During this time, life is perverse for everyone, not just the soldiers. Life is hard for rural folk, but the situation is even more desperate in the cities.

A mother from the city where there is no food sends her two twin boys to live with their grandmother who lives in a small town and is called the Witch by her neighbors. She is cruel and stingy with the little money she gets through selling vegetables in the town. The grandmother takes the boys whom she calls “sons of a bitch” since the mother agrees to send her money. The grandmother is rumored to have murdered her husband many years ago.

The twin boys always act in unison throughout and are never differentiated from each other. They learn to dispense a rough form of justice during these brutal times. They must do what it takes to survive and will retaliate against those who are cruel to their neighbors. One of these neighbors is a desperately poor woman and her daughter Harelip. The daughter went to the local priest for money just to survive, and the priest would give a little money to the girl if she let him see her slit. When the boys find out about this, they blackmail the priest into providing regular payments to Harelip and her mother.

There are scenes in this novel would make a sailor blush. Along with a rough sense of justice there is a stark sense of honesty here.

At one point there is the following exchange.

A man says:

You shut up. Women have seen nothing of the war.”

A woman says:

Seen nothing? Idiot!! We have all the work and all the worry: children to feed, wounds to tend.
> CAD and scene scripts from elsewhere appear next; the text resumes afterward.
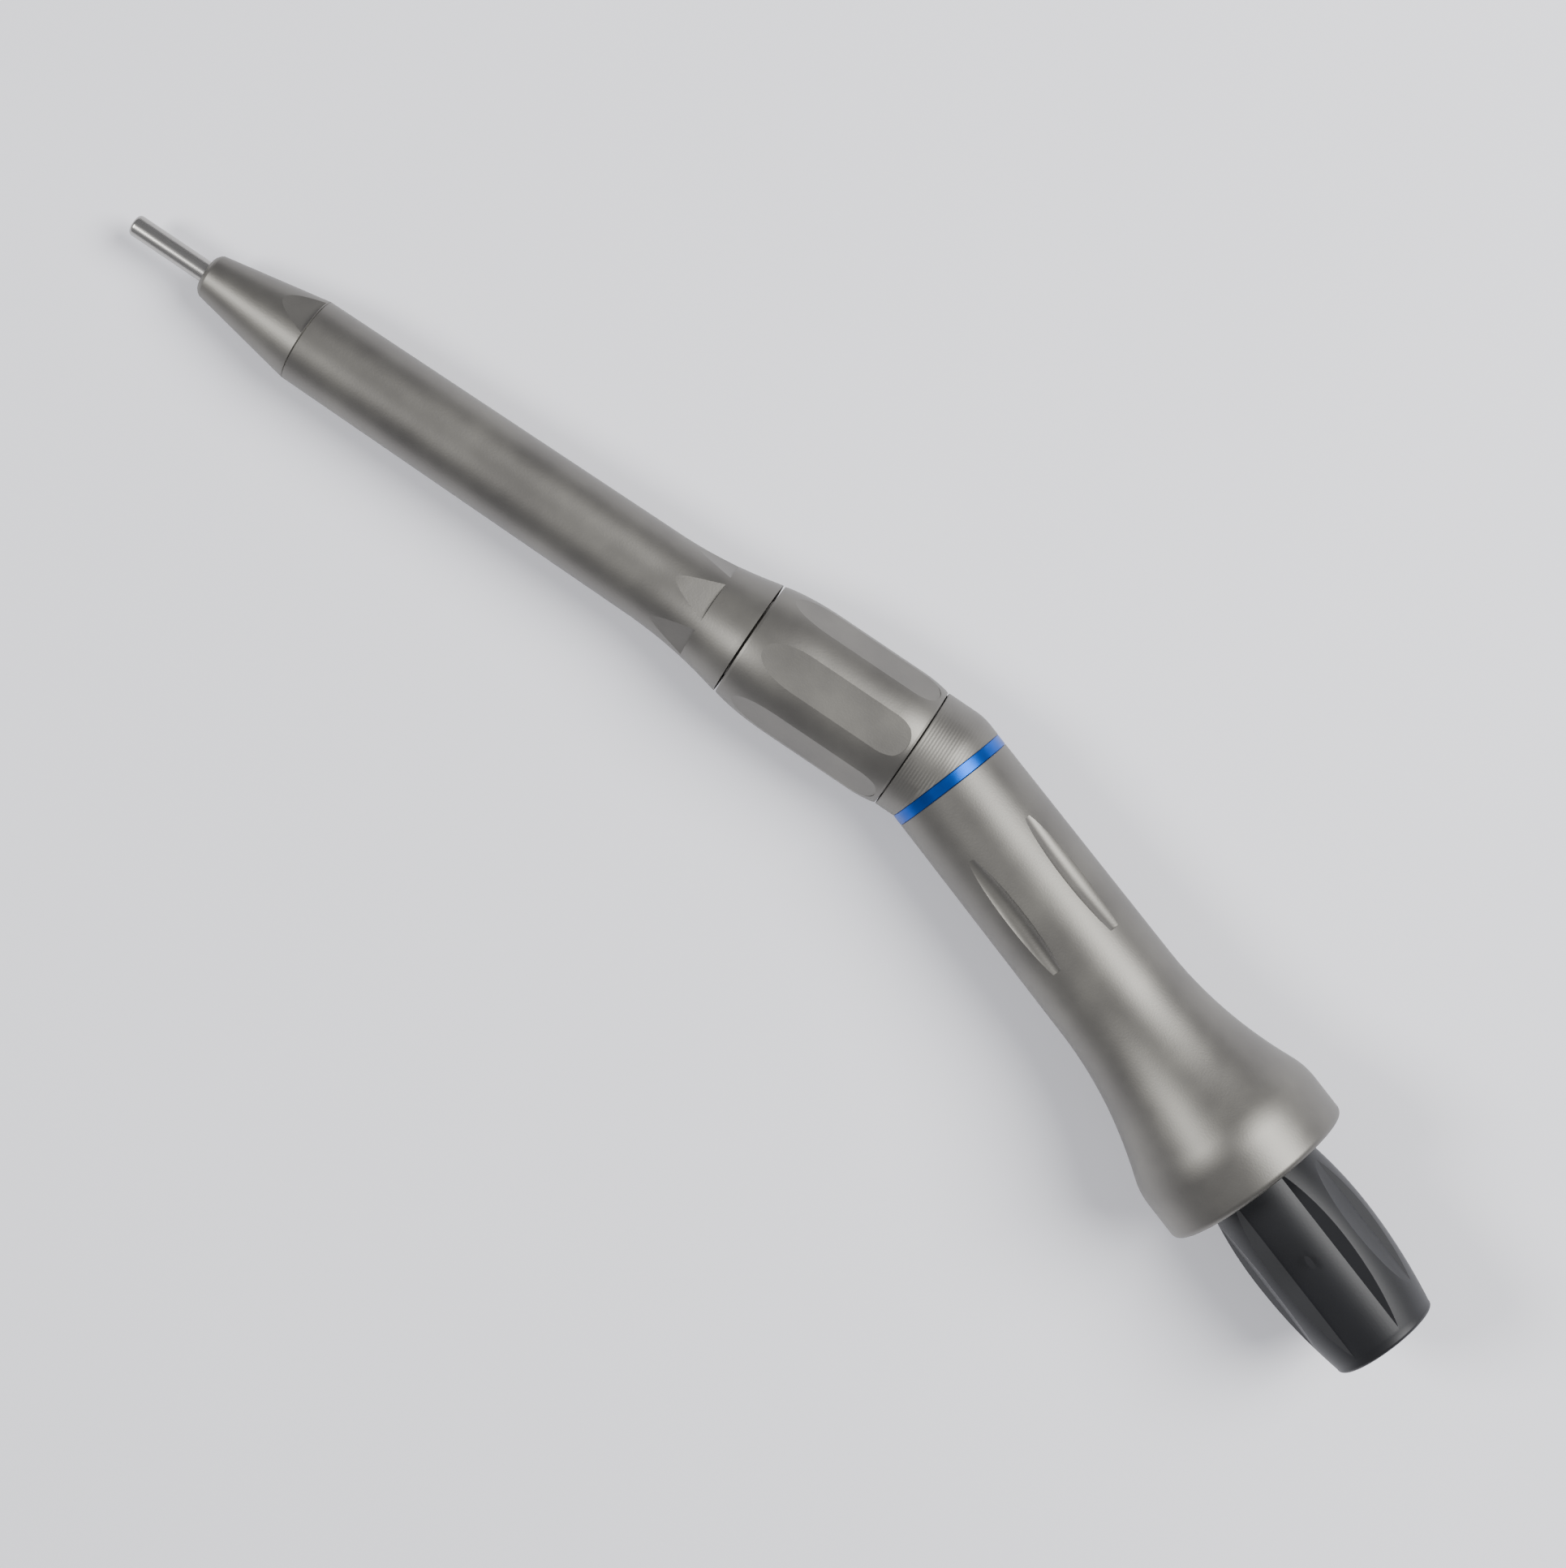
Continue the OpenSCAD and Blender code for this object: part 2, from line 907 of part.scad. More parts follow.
module drive_shaft() {
  color(steel)
    difference() {
      union() {
        rod(spindle_r, bearing_seat, shaft_shoulder);
        translate([shaft_shoulder, -shaft_square / 2, -shaft_square / 2])
          cube([shaft_end - shaft_shoulder, shaft_square, shaft_square]);
      }
      rod(drive_stub_r, bearing_seat - overcut, bearing_seat + 3.4);
      rod(0.6, shaft_shoulder + 0.5, shaft_end + overcut);
    }
}

module drive_inner_spacer() {
  color("lightgray")
    ring(land_in, bearing_bore, bearing_seat + bearing_w, drive_second_seat);
}

module drive_outer_spacer() {
  color("lightgray")
    ring(bearing_r, land_out + 0.1, bearing_seat + bearing_w, drive_second_seat);
}

module preload_washer() {
  color(steel)
    ring(bearing_r, land_out - 0.1, washer_front, nut_front);
}

module drive_bearing_nut() {
  color(steel)
    difference() {
      ring(bearing_r, land_out - 0.3, nut_front, nut_back);
      for (side = [0, 180])
        rotate([side, 0, 0])
          translate([nut_back - 0.8, -0.4, 0])
            cube([overcut, 0.8, reach / 4]);
    }
}

module drive_dog() {
  hole = shaft_square + 2 * pin_play;
  lug_in = 2;
  lug_gap = 3;
  color("gray")
    difference() {
      rod(dog_r, dog_front, dog_end);
      translate([dog_front - overcut, -hole / 2, -hole / 2])
        cube([dog_end - dog_front, hole, hole]);
      rod(lug_in, dog_floor, dog_end + overcut);
      translate([dog_floor, -dog_r - overcut, -lug_gap / 2])
        cube([dog_end - dog_floor + overcut, 2 * (dog_r + overcut), lug_gap]);
    }
}

module dog_screw() {
  head_back = dog_floor + 0.95;
  slot = 0.4;
  color(steel)
    difference() {
      union() {
        rod(0.6, shaft_shoulder + 0.5, shaft_end);
        rod(drive_stub_r, shaft_end, dog_floor + pin_play);
        rod(1.9, dog_floor + pin_play, head_back);
      }
      translate([head_back - slot, -dog_r, -slot / 2])
        cube([overcut, 2 * dog_r, slot]);
    }
}

module dog_spring() {
  color(steel)
    coil(2.05, 0.15, shaft_shoulder + 0.02, dog_front - 0.02, 4);
}

// ---------- transport cap ----------

cap_steps = 10;
cap_front_r = 6.23;
cap_end_r = 5.95;
cap_rise_from = 54.1;
cap_fall_to = 74.6;
cap_groove_r = stem_r - 0.75;

// Cross-section of the grip: a round core with four pads that rise past the barrel
module grip_section() {
  floor_r = 6.1;
  out = 9;
  function at(r, a) = [r * sin(a), r * cos(a)];
  circle(r = floor_r);
  for (flip_x = [0, 1], flip_y = [0, 1])
    mirror([flip_x, 0])
      mirror([0, flip_y])
        polygon([
          [0, 0],
          at(floor_r, 27),
          at(7.2, 38),
          at(7.25, 45),
          at(6.5, 72),
          at(7.25, 82),
          at(out, 90),
          at(out, 90.01)
        ]);
}

module cap_barrel() {
  rise = [
    for (i = [0 : cap_steps])
      let (t = 1 - i / cap_steps)
      [cap_r - (cap_r - cap_front_r) * t * t, cap_wide_at - (cap_wide_at - cap_rise_from) * t]
  ];
  fall = [
    for (i = [1 : cap_steps])
      let (t = i / cap_steps)
      [cap_r - (cap_r - cap_end_r) * t * t, cap_wide_at + (cap_fall_to - cap_wide_at) * t]
  ];
  turned(concat(
    [[0, stem_back], [cap_front_r - 0.1, stem_back], [cap_front_r, stem_back + 0.1]],
    rise,
    fall,
    [[cap_end_r - 0.15, cap_end - 0.25], [cap_end_r - 0.45, cap_end], [0, cap_end]]
  ));
}

module transport_cap() {
  color([0.05, 0.05, 0.06])
    rotate([cap_turn, 0, 0])
      union() {
        intersection() {
          cap_barrel();
          translate([stem_back - overcut, 0, 0])
            rotate([0, 90, 0])
              linear_extrude(height = cap_end - stem_back + 2 * overcut)
                rotate(90)
                  grip_section();
        }
        turned([
          [0, stem_front],
          [stem_r - 0.4, stem_front],
          [stem_r, stem_front + 0.6],
          [stem_r, cap_seal_at - groove_w / 2],
          [cap_groove_r, cap_seal_at - groove_w / 2],
          [cap_groove_r, cap_seal_at + groove_w / 2],
          [stem_r, cap_seal_at + groove_w / 2],
          [stem_r, stem_back - 0.5],
          [cap_front_r - 0.1, stem_back],
          [0, stem_back]
        ]);
      }
}

module cap_seal() {
  color("firebrick")
    o_ring(cap_groove_r + cord_r + 0.01, cap_seal_at);
}

// ---------- assembly ----------

front_axis() nose_cone();
front_axis() nose_seal();
front_axis() front_tube();
front_axis() elbow_housing();
rear_axis() colour_ring();
rear_axis() grip_sheath();
rear_axis() socket_liner();
front_axis() lock_ring();
front_axis() cam_sleeve();
front_axis() ring_seals();
rear_axis() sheath_seal();
front_axis() detent_ball();
front_axis() detent_spring();
front_axis() release_sleeve();
front_axis() release_pins();
front_axis() spindle();
front_axis() spindle_gear();
front_axis() collet();
front_axis() drawbar();
front_axis() drawbar_pin();
front_axis() chuck_spring();
front_axis() bearing_spacer_tube();
front_axis() middle_circlip();
front_axis() rear_bearing_nut();
front_axis() outer_race(front_seat);  // front_outer_race
front_axis() inner_race(front_seat);  // front_inner_race
front_axis() balls(front_seat);  // front_balls
front_axis() cage(front_seat);  // front_cage
front_axis() outer_race(middle_seat);  // middle_outer_race
front_axis() inner_race(middle_seat);  // middle_inner_race
front_axis() balls(middle_seat);  // middle_balls
front_axis() cage(middle_seat);  // middle_cage
front_axis() outer_race(bearing_seat);  // rear_outer_race
front_axis() inner_race(bearing_seat);  // rear_inner_race
front_axis() balls(bearing_seat);  // rear_balls
front_axis() cage(bearing_seat);  // rear_cage
rear_axis() drive_gear();
rear_axis() drive_shaft();
rear_axis() drive_inner_spacer();
rear_axis() drive_outer_spacer();
rear_axis() preload_washer();
rear_axis() drive_bearing_nut();
rear_axis() outer_race(bearing_seat);  // drive_front_outer_race
rear_axis() inner_race(bearing_seat);  // drive_front_inner_race
rear_axis() balls(bearing_seat);  // drive_front_balls
rear_axis() cage(bearing_seat);  // drive_front_cage
rear_axis() outer_race(drive_second_seat);  // drive_rear_outer_race
rear_axis() inner_race(drive_second_seat);  // drive_rear_inner_race
rear_axis() balls(drive_second_seat);  // drive_rear_balls
rear_axis() cage(drive_second_seat);  // drive_rear_cage
rear_axis() drive_dog();
rear_axis() dog_screw();
rear_axis() dog_spring();
front_axis() test_pin();
rear_axis() transport_cap();
rear_axis() cap_seal();
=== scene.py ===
import json
import math

import bmesh
import bpy
from mathutils import Matrix, Vector


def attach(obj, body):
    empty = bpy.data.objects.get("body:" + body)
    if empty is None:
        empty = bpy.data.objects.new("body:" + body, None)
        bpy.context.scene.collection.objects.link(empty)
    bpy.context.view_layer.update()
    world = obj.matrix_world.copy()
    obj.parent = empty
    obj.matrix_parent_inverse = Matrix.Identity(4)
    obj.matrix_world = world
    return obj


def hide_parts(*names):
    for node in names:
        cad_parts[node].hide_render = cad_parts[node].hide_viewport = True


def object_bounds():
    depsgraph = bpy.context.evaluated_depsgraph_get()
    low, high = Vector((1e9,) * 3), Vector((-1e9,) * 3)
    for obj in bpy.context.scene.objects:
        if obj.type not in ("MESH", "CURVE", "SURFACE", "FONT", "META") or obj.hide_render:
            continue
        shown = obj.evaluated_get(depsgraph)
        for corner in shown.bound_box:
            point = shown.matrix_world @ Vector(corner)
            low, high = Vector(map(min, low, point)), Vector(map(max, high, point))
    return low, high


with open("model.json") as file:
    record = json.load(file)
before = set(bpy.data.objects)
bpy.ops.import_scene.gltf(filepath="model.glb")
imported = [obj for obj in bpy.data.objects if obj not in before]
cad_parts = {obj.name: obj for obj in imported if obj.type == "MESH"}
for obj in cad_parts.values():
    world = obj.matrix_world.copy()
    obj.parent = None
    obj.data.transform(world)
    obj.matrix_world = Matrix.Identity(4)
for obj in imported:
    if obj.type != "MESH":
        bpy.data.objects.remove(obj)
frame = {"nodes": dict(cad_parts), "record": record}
cad_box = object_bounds()

MM = 0.001

# ---------- the two axes, from the joints of the frame ----------

joints = {joint["name"]: joint for joint in frame["record"]["behaviour"]["joints"]}
bend_point = Vector(joints["spindle_spin"]["pos_m"])
nose_way = Vector(joints["spindle_spin"]["axis"]).normalized()
motor_way = Vector(joints["cap_pull"]["axis"]).normalized()
bend_angle = math.pi - nose_way.angle(motor_way)


def axis_place(along, other):
    """Where a sub-part is put: its X runs along one axis, its Z stands on the bend's plane."""
    across = (other - along * other.dot(along)).normalized()
    up = along.cross(across)
    if up.z < 0:
        across, up = -across, -up
    turn = Matrix((along, across, up)).transposed().to_4x4()
    return Matrix.Translation(bend_point) @ turn


front = axis_place(nose_way, motor_way)
rear = axis_place(motor_way, nose_way)

# ---------- driving sizes, in millimetres ----------

ring_segments = 160         # steps round a turned part

nose_face = 91.3
nose_seam = 78.9
nose_face_r = 1.9
nose_tip_r = 2.44
nose_flat = 3.95
nose_flat_turn = 34
tube_front_r = 4.66
tube_rear_r = 5.0
tube_back = 23.75
flare_start = 36.0
flare_r = 6.55
flare_flat = 5.08
flare_flat_turn = 9.5
flare_shoulder = 28.6
bearing_r = 4.0
thread_r = 4.6
spigot_r = 5.6
spigot_end = 31.0
seal_slot = 1.0             # width of a seal's groove
seal_groove_r = spigot_r - 0.82
seal_at = 7.5
ring_seal_rear = 4.7
ring_seal_front = 21.1
nose_stub = 77.2
ring_rear = 3.45
ring_front = 23.5
ring_r = 7.2
ring_flat = 6.88
ring_tail_r = 6.86
ring_nose_start = 16.5
ring_tail_start = 6.6
ring_finger_half = 2.2
cam_r = 6.15
cam_back = 8.0
elbow_r = 6.86
shoulder = 3.3
colour_front = 1.15
sheath_front = 2.4
sheath_r = 6.85
bell_start = 29.5
bell_turn = 46.2
bell_neck_r = 7.04
bell_k = 0.0116
bell_r = 10.85
bell_rim = 53.8
rim_round = 0.8
mouth_r = 6.6
liner_r = 6.5
liner_front = 24.0
liner_back = 43.5
lead_in_r = 8.4
lead_in = 50.4
groove_turn = -0.5
groove_spread = 32.0
groove_front = 9.5
groove_back = 23.9
groove_half = 1.15
groove_deep = 0.42
cap_end = 75.2
cap_r = 7.1
cap_wide_at = 62.8
cap_turn = 13.0
pin_r = 1.175
pin_tip = 100.5
pin_back = 66.3


# ---------- node materials ----------

def linear(value):
    """One channel of an sRGB colour, from 0 to 1, as linear light."""
    return value / 12.92 if value <= 0.04045 else ((value + 0.055) / 1.055) ** 2.4


def colour(hex_value):
    """A colour such as "8f8c86" as linear RGBA."""
    return tuple(linear(int(hex_value[i:i + 2], 16) / 255) for i in (0, 2, 4)) + (1.0,)


def per(size_mm):
    """The scale of a pattern whose repeat is size_mm, where coordinates are in metres."""
    return 1.0 / (size_mm * MM)


def add(tree, kind, inputs=None, **settings):
    """Adds a node; an input is given a value, or is linked where a socket is given."""
    node = tree.nodes.new("ShaderNode" + kind)
    for name, value in settings.items():
        setattr(node, name, value)
    for name, value in (inputs or {}).items():
        if isinstance(value, bpy.types.NodeSocket):
            tree.links.new(value, node.inputs[name])
        else:
            node.inputs[name].default_value = value
    return node


def new_material(name, **shader_inputs):
    """A material with a Principled shader whose sockets are set."""
    material = bpy.data.materials.new(name)
    material.use_nodes = True
    tree = material.node_tree
    tree.nodes.clear()
    shader = add(tree, "BsdfPrincipled", shader_inputs)
    add(tree, "OutputMaterial", {"Surface": shader.outputs["BSDF"]})
    return material, tree, shader


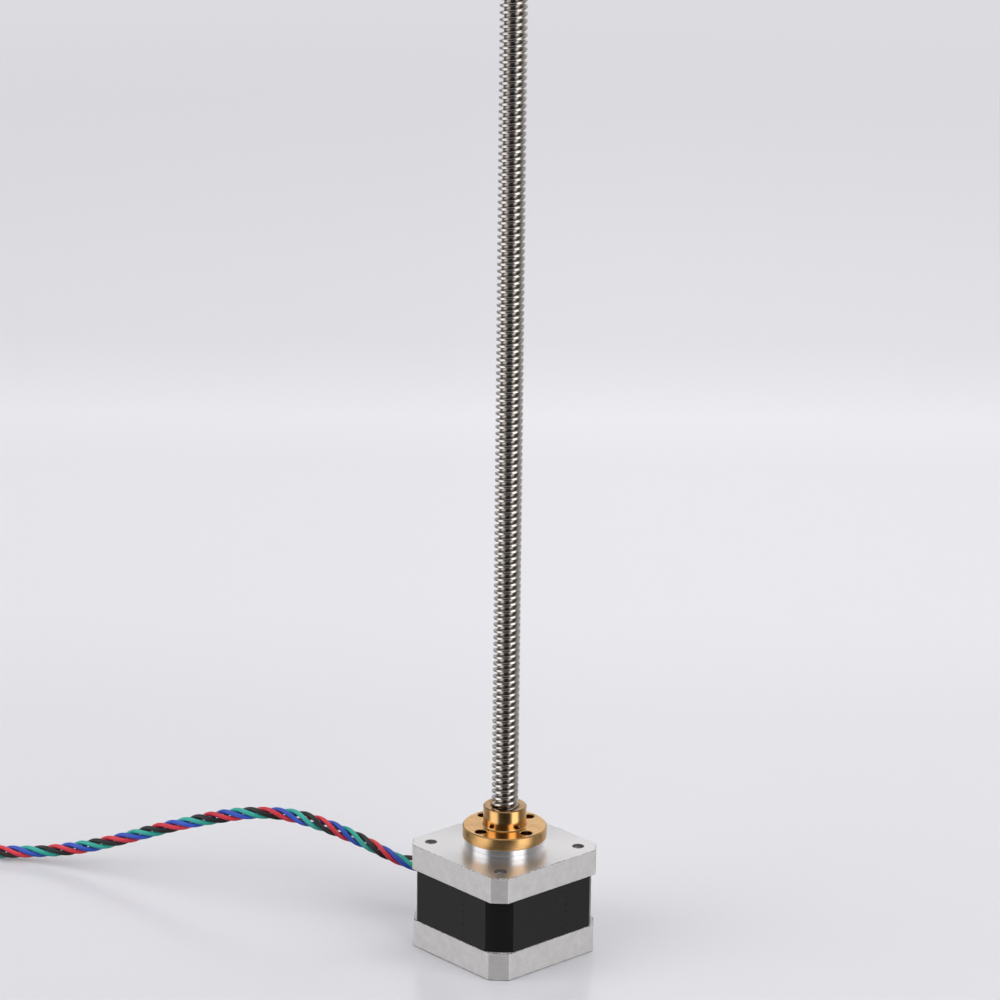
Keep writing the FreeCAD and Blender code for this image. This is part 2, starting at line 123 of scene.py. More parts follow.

Once the war is over, you men are all heroes. The dead: heroes. The survivors: heroes. That’s why you invented war. It’s your war. You wanted it, so get on with it – heroes my ass!”

The chapters in ‘The Notebook’ are all very short and are made up of short and choppy sentences. It is difficult to read more than a few pages at a time. However this rugged crude style is entirely appropriate for this harsh and blunt account.

I plan to read the other two novels, ‘The Proof’ and ‘The Third Lie’, in this trilogy by Agota Kristof after I recover from ‘The Notebook’.